Insurers also look at risk management more broadly. Properties that maintain their security features consistently are usually easier to underwrite and defend. That is one reason regular upkeep is good business. It lowers the chance of loss, helps preserve coverage, and reduces the chances of a surprise during a claim review.

Policies should be reviewed after major repairs, property changes, or repeated incidents. A fence that has been patched several times may warrant a deeper look at coverage and maintenance planning. The goal is not to wait for a loss and then ask whether the policy applies. The goal is to keep the property in a condition that reduces the need to ask that question at all.

Broken Barriers Send the Wrong Signal

A damaged gate or fence tells people something about the property before anyone says a word. It signals neglect, weak oversight, or both. That signal affects more than safety. It affects reputation, tenant confidence, customer perception, and the owner’s ability to argue that the property is well managed.

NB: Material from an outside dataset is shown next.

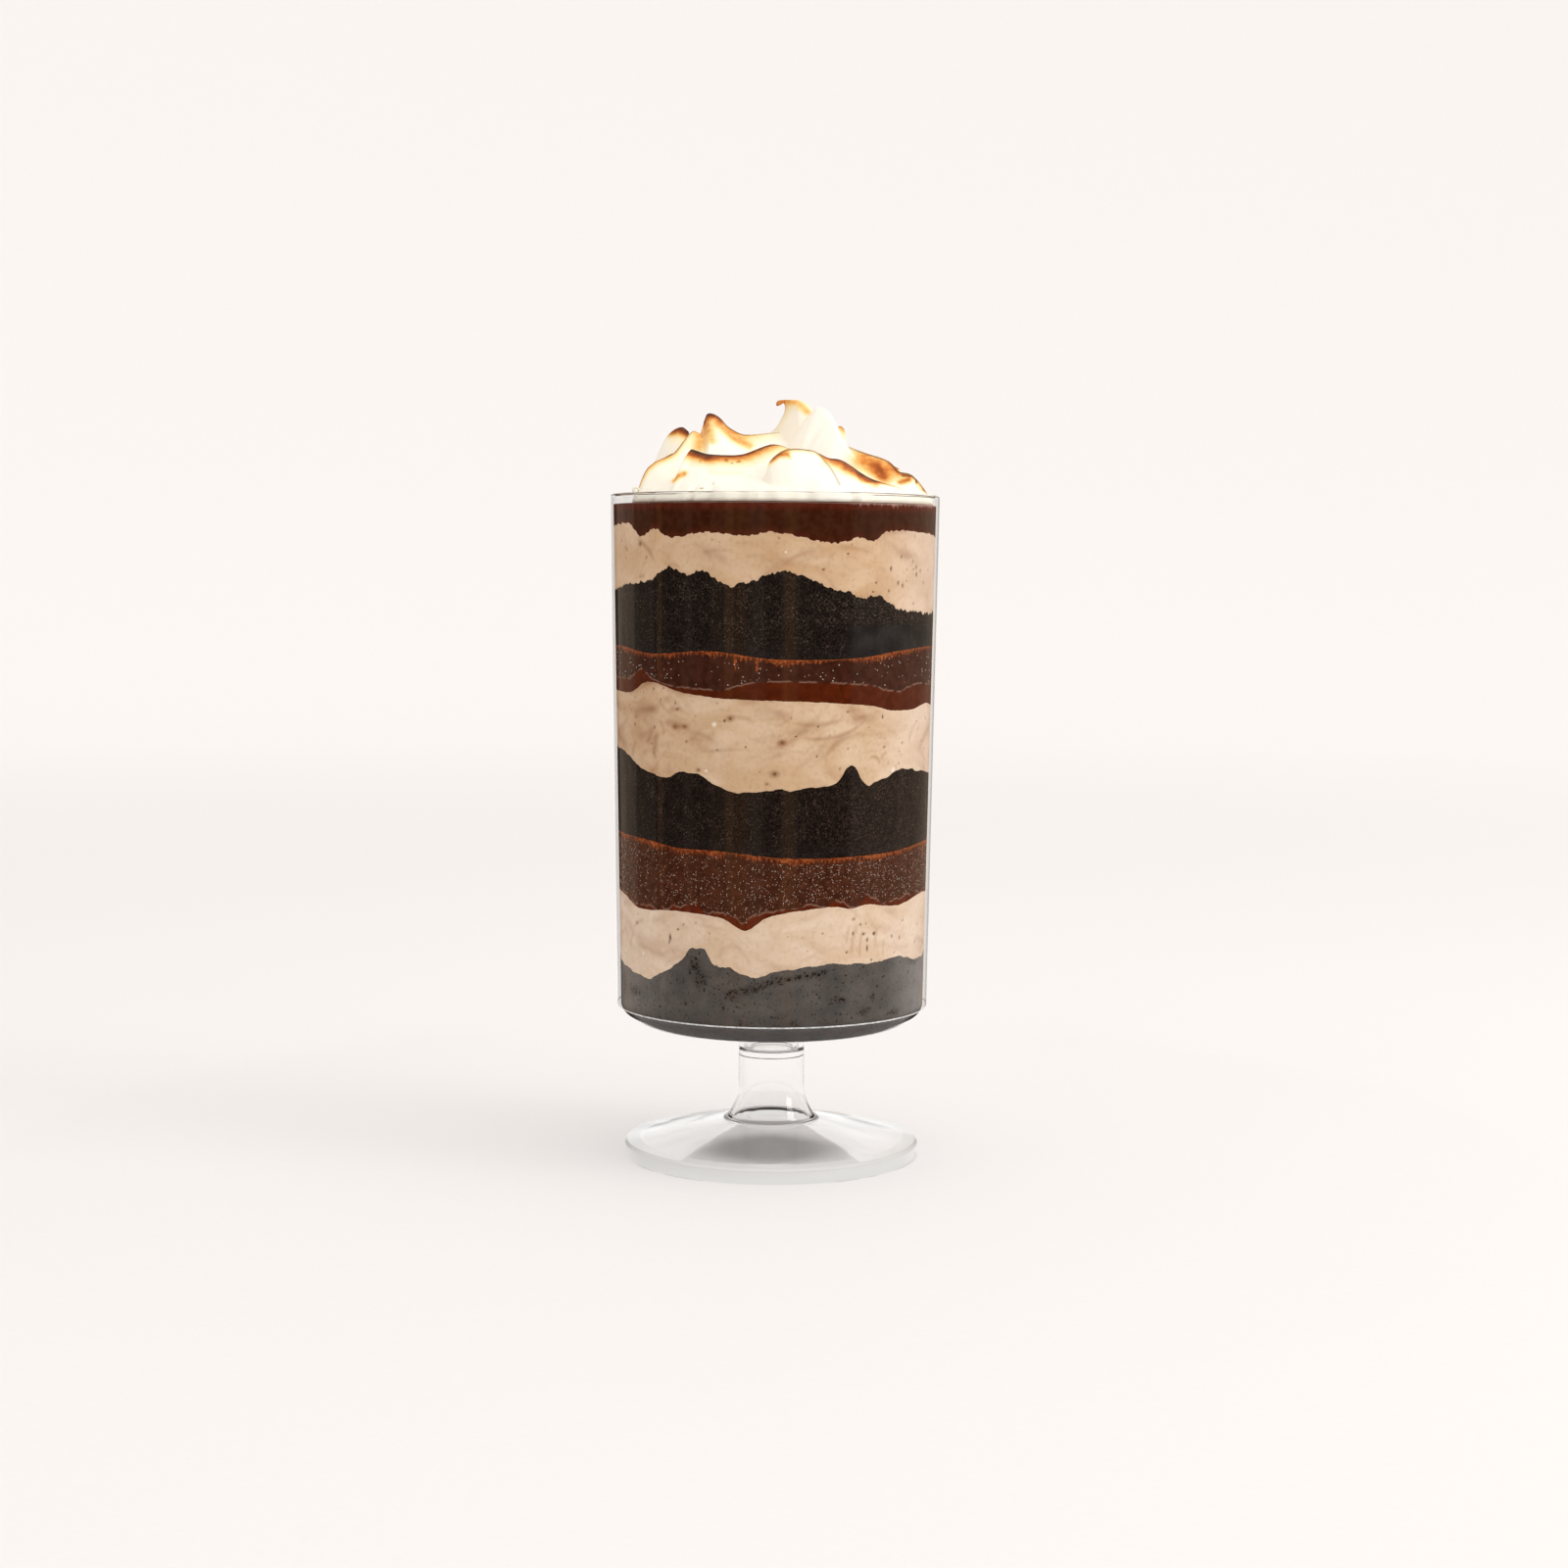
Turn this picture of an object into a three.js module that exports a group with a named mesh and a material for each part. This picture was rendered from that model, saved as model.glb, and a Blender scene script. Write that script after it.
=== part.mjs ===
// A chocolate trifle in a clear footed cup, made of the separate pieces that it is built up from.
// Millimetres, +Z up. The origin is on the table, at the centre of the foot's underside.
// An azimuth is in degrees from the front (-Y), growing towards the right (+X).
import * as THREE from "three";

// ---- driving dimensions ----------------------------------------------------------------

const SEAM = 0.3; // gap kept between two pieces that touch
const FACETS = 44; // sides of a turned piece
const CORNER_STEPS = 4; // straight steps in the section of a rounded corner
const TINY = 1e-6;

// The cup is a moulded plastic beaker that widens a little upwards, with a ring under its floor.
const CUP = {
  rimZ: 252.6,
  rimRadius: 62.5,
  rimRound: 0.4,
  rimWall: 1.6,
  wall: 2.0,
  baseZ: 51.6, // underside of the floor
  baseRadius: 59.5, // where the corner round meets the wall
  cornerRadius: 6.7,
  floor: 2.8,
  innerCornerRadius: 4.7,
  bossRadius: 12.6, // ring under the floor
  bossBore: 10.6,
};

// The pedestal is a hollow shell that is open below, and plugs into the ring under the cup.
const PEDESTAL = {
  topZ: 41.0,
  cap: 2.6, // thickness of the lid that closes the stem
  stemRadius: 12.6,
  stemBore: 10.8,
  spigotRadius: 10.3,
  spigotBore: 8.3,
  spigotHeight: 6.0,
  flareTopZ: 27.4,
  flareBaseZ: 14.5,
  flareRadius: 17.0, // where the flare meets the slope of the foot
  flareHollow: 2.2, // how fast the flare draws in
  flareSteps: 5,
  slopeRadius: 55.6, // where the slope meets the upright skirt
  skirtZ: 5.9,
  skirtDraft: 0.4, // by which the skirt leans in to its top
  skirtRound: 0.8,
  footRadius: 57.0,
  shell: 1.9,
};

const FILL = {
  floorZ: CUP.baseZ + CUP.floor + SEAM,
  topZ: 248.8, // the top pudding stands just under the rim
  steps: 120, // round each seam
  cornerRises: [0.4, 1.6, 4.2], // rings of the lowest layer above the floor, where the corner bends
  backFrom: 98, // azimuths between which a seam has no set line and only wanders
  backTo: 262,
  backHumps: 7,
};

// The seam on top of each layer, as [azimuth, level] at the humps and hollows of its front, joined by a
// smooth line. Round the back it wanders, by as much as wander, about its level at the two sides.
// crag is how far the crumb of a cake breaks it up.
const SEAMS = {
  cake_bottom: {
    crag: 0.5,
    wander: 4,
    line: [
      [-71, 75], [-51, 73], [-39.5, 78.3], [-34, 82], [-29, 86.9], [-24.5, 86.8], [-19.5, 80.9], [-13, 79],
      [-6, 76.6], [1, 79], [24, 81.4], [39, 80.5], [51, 81.8], [71, 78.6],
    ],
  },
  mousse_bottom: {
    crag: 0.1,
    wander: 2.5,
    line: [
      [-70, 102], [-58, 98.6], [-36, 99.6], [-18, 98], [-9.5, 93.9], [-1, 99], [22, 102.3], [30, 101.2],
      [35, 102.5], [52, 100.8], [72, 103.4],
    ],
  },
  pudding_bottom: {
    crag: 0,
    wander: 1.5,
    line: [[-72, 125.3], [-50, 124.6], [-37, 122.9], [-20, 122.6], [7, 120.3], [45, 120.9], [74, 122.8]],
  },
  cake_middle: {
    crag: 0.5,
    wander: 4,
    line: [
      [-66, 155.8], [-56, 151.4], [-39.5, 148.4], [-35, 150.5], [-27, 150.2], [-15, 144.5], [1, 145.4],
      [8, 144.8], [17, 146.7], [22.5, 147.2], [28.5, 153.8], [33.5, 148], [37, 146.4], [51, 151.2],
      [66, 150],
    ],
  },
  mousse_middle: {
    crag: 0.1,
    wander: 3,
    line: [
      [-71, 178.6], [-61, 179], [-50, 183.2], [-33, 179.8], [-18, 178.1], [14, 177], [36, 175.4],
      [46, 173.4], [60, 173.3], [72, 175],
    ],
  },
  pudding_middle: {
    crag: 0,
    wander: 1.6,
    line: [[-70, 195.8], [-48, 193.6], [-22, 195], [0, 192.4], [30, 192.7], [48, 194.9], [70, 196.2]],
  },
  cake_top: {
    crag: 0.6,
    wander: 4,
    line: [
      [-70, 218], [-48, 221], [-38, 225.2], [-31, 222.3], [-26.5, 224.5], [-16, 218.8], [-11, 219.3],
      [3.5, 223.8], [9, 222.7], [17, 218.8], [28, 216.4], [33, 214.2], [38, 215.2], [49, 210.9],
      [68, 208.7],
    ],
  },
  mousse_top: {
    crag: 0.15,
    wander: 2.2,
    line: [
      [-70, 241.2], [-61, 241], [-53.5, 236.2], [-46, 239.2], [-38.5, 236.1], [-23, 237.8], [-8, 236.6],
      [-1.5, 238], [22, 234.1], [30, 236.3], [36.5, 235], [42, 238.6], [68, 238.2],
    ],
  },
};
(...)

That is why perimeter maintenance should be treated as part of the operating standard, not as an optional improvement. The barrier around a property is the first physical line of defense. When it fails, the owner loses more than a structure. The owner loses control over access, weakens the legal defense, and increases the odds of a costly problem.

The right response is consistent upkeep, prompt repair, clear reporting, and basic documentation. Those steps are simple, but they work because they address the real source of liability: ignored defects. A property that is checked, maintained, and repaired on schedule is far easier to defend than one with obvious damage that everyone saw and nobody fixed.

That same discipline applies across property types. Homeowners need it. Commercial operators need it. Public facilities need it. Strong barriers support safety, reduce disputes, and protect value. In that sense, a well-maintained gate or fence is not just hardware. It is part of a reliable property management system, and reliable systems are what keep risk under control.